REVOCABLE LIVING TRUSTS: What exactly is the purpose of setting up a living trust? What are the pros and cons? Is there a minimum amount of property where it make sense?

A Living Trust is an ownership arrangement where property is held in the name of a "trustee" rather than in the name of the person who really owns the property (called the "Grantor" or "Settlor" of the trust).

As the legal owner, the trustee generally has the right to manage, administer and dispose of the property. The beneficiary is typically entitled to all the benefits of the property, including its income, appreciation and use. The trustee can be, and often is, the same person as the beneficiary of the trust. Setting up a Living Trust is like incorporating an existing business. Incorporating requires you to sign papers, contribute property, keep records and file various tax forms. After incorporating, the operation of the business would likely change very little, but you would be operating under the name of a new corporation. Similarly, after creating the Living Trust, your properties would be held in the name of a trustee, but they would still be available to you at any time.
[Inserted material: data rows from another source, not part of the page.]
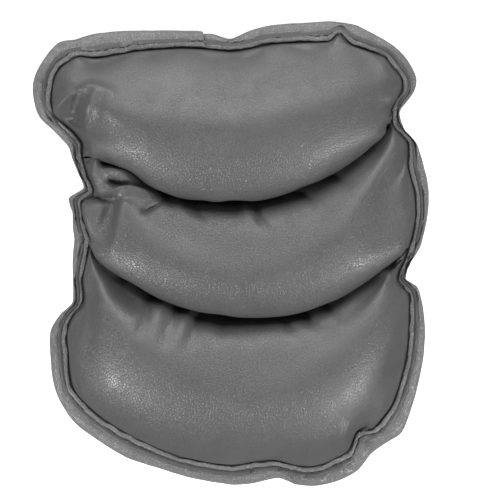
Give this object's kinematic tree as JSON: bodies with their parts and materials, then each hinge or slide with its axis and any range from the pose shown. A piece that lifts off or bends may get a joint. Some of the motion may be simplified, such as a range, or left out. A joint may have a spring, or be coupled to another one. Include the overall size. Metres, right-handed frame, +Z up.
{
  "type": "kneeling pad",
  "caption": "Soft stuffed leatherette pad with puffed lobes split by curved channel seams, a sewn base sheet and a taped edge; cushions a knee or an arm.",
  "frame": {"origin": "on the resting surface, under the middle of the pad's outline", "axes": "+X across the pad, to the right when the pad is seen from above with the narrower lobe away; +Y along the pad's length, from the wide lobe towards the narrower one; +Z up out of the lobes"},
  "size_m": [0.2557, 0.3, 0.042],
  "materials": {
    "cover_leatherette": "fine pebble grain, satin, mid grey",
    "tape_leatherette": "fine pebble grain, satin, folded tape, mid grey",
    "backing_cloth": "matt black woven backing",
    "fibre_filling": "loose white polyester fibre",
    "sewing_thread": "twisted polyester thread, dark grey"
  },
  "bodies": {
    "root": {"upper_cover": "cover_leatherette", "middle_cover": "cover_leatherette", "lower_cover": "cover_leatherette", "upper_filling": "fibre_filling", "middle_filling": "fibre_filling", "lower_filling": "fibre_filling", "base_cover": "backing_cloth", "edge_tape": "tape_leatherette", "edge_needle_thread": "sewing_thread", "edge_bobbin_thread": "sewing_thread", "upper_channel_thread": "sewing_thread", "lower_channel_thread": "sewing_thread"}
  },
  "joints": []
}
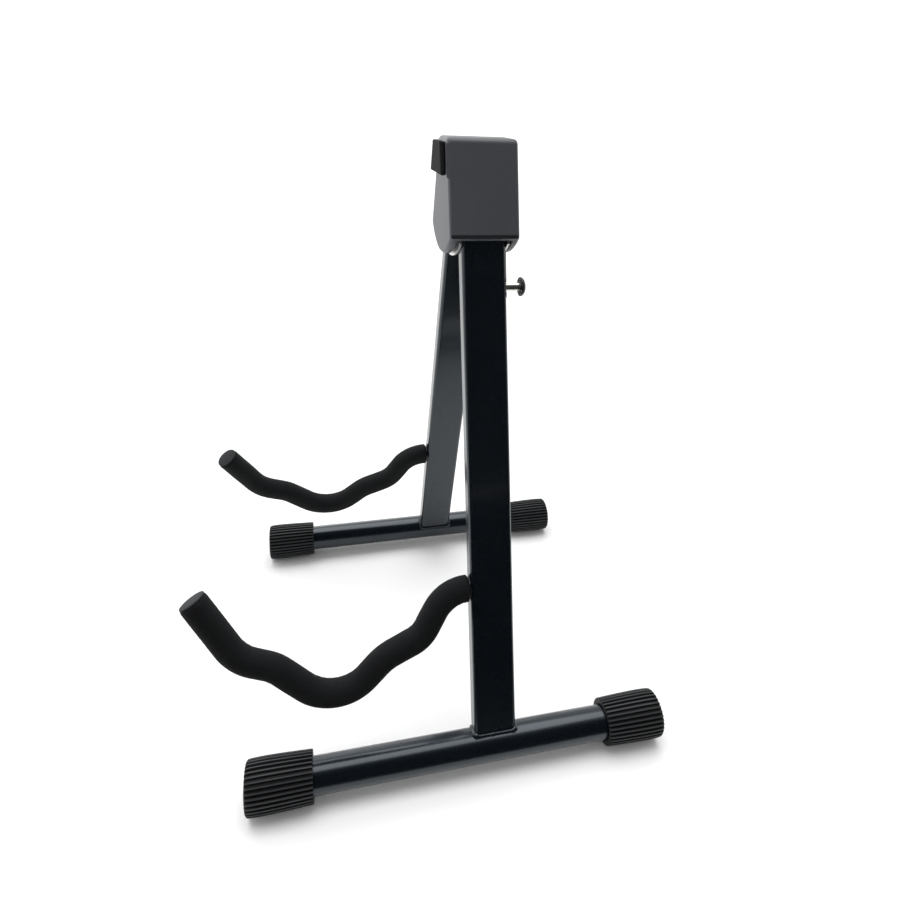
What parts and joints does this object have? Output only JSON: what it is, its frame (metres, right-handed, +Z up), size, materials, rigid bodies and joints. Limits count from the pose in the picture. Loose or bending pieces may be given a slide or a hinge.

While corporations are set up primarily to limit liability, Living Trusts are created for other reasons, some of which include the following.

First, some people really want to avoid probate, even though probate is usually very simple in Texas (assuming there is a valid will). Generally, any assets that have been transferred to a Living Trust will pass directly to the named beneficiaries of the trust, without the need for probate. Living Trusts are popular in states where probate costs and attorney fees are high and where probate is always supervised by the courts.

Second, Living Trusts address the issue of disability. The Grantor can name a person or trust company to serve as trustee to take over management of the financial affairs of the Grantor should the Grantor become incapacitated. Some wealthier people turn over management of their investments to a trust company before they are incapacitated because doing so greatly simplifies their lives.

Third, if you own property outside Texas, a Living Trust is a good way to avoid probate in that state. By deeding the out of state property to the revocable Living Trust, the necessity of hiring an out-of-state attorney can be avoided. Unlike Texas, some states allow attorneys to charge a probate fee equal to a percentage of the estate.

Fourth, property owned by the Living Trust will not become commingled with other property. For example, you may have inherited property that you do not want to become commingled with your spouse's property. This inheritance can be placed in a Living Trust. But don't forget, income earned on the property is still community property, even if it is in the Living Trust, unless there is an agreement to the contrary.

Fifth, if you are very wealthy, and you do not want your property to be listed on a probate inventory, then you can place all or a portion of it in a Living Trust. Upon your death, the trust property will pass to the beneficiaries of the trust without public scrutiny.

Living Trusts can accomplish many things. However, most people still choose to have wills, and there are a number of reasons why.

First, probate is not so horrible in Texas that it must be avoided at all costs. The only contact with the probate court is, in most instances, the hearing to probate the will and the filing of an inventory of the estate's assets. The cost of probate in Texas is typically much lower than in other states.

Second, if you do create a Living Trust, and you fail to transfer all of your probate assets to the trust, then probate, and most of the associated costs, will still be required.

Third, regardless of whether you have a living trust or a will, if your estate exceeds $1,000,000 in 2002 (increasing to $3,500,000 by 2009), then a Federal estate tax return and Texas inheritance tax return must be filed within nine months of your death. Preparation of these forms is usually more complicated, and therefore more expensive, than the probate proceedings in the courts.

Fourth, it can be very difficult to transfer all of your property to the Living Trust, especially if you own lots of property. Every asset you own or purchase for the rest of your life must be titled in the name of the Living Trust. Also, some banks will not allow you to change the name on a certificate of deposit to the trustee without incurring a surrender charge.

Fifth, a separate legal document called a Power of Attorney can address the issue of disability. However, it may not be accepted by all banks, brokerage houses, title companies, etc. If a Power of Attorney is not accepted, usually the only way to free the assets is to seek a guardianship, which can be time-consuming and expensive.

Sixth, Living Trusts do not protect the trust property from creditors, and they do not save any more estate taxes than can be saved with tax-planned wills. There is no dollar amount of net worth that triggers a need for a Living Trust. Whether or not a Living Trust is appropriate for you depends on your particular estate planning needs and concerns. Before creating a Living Trust, meet with an attorney who specializes in this field.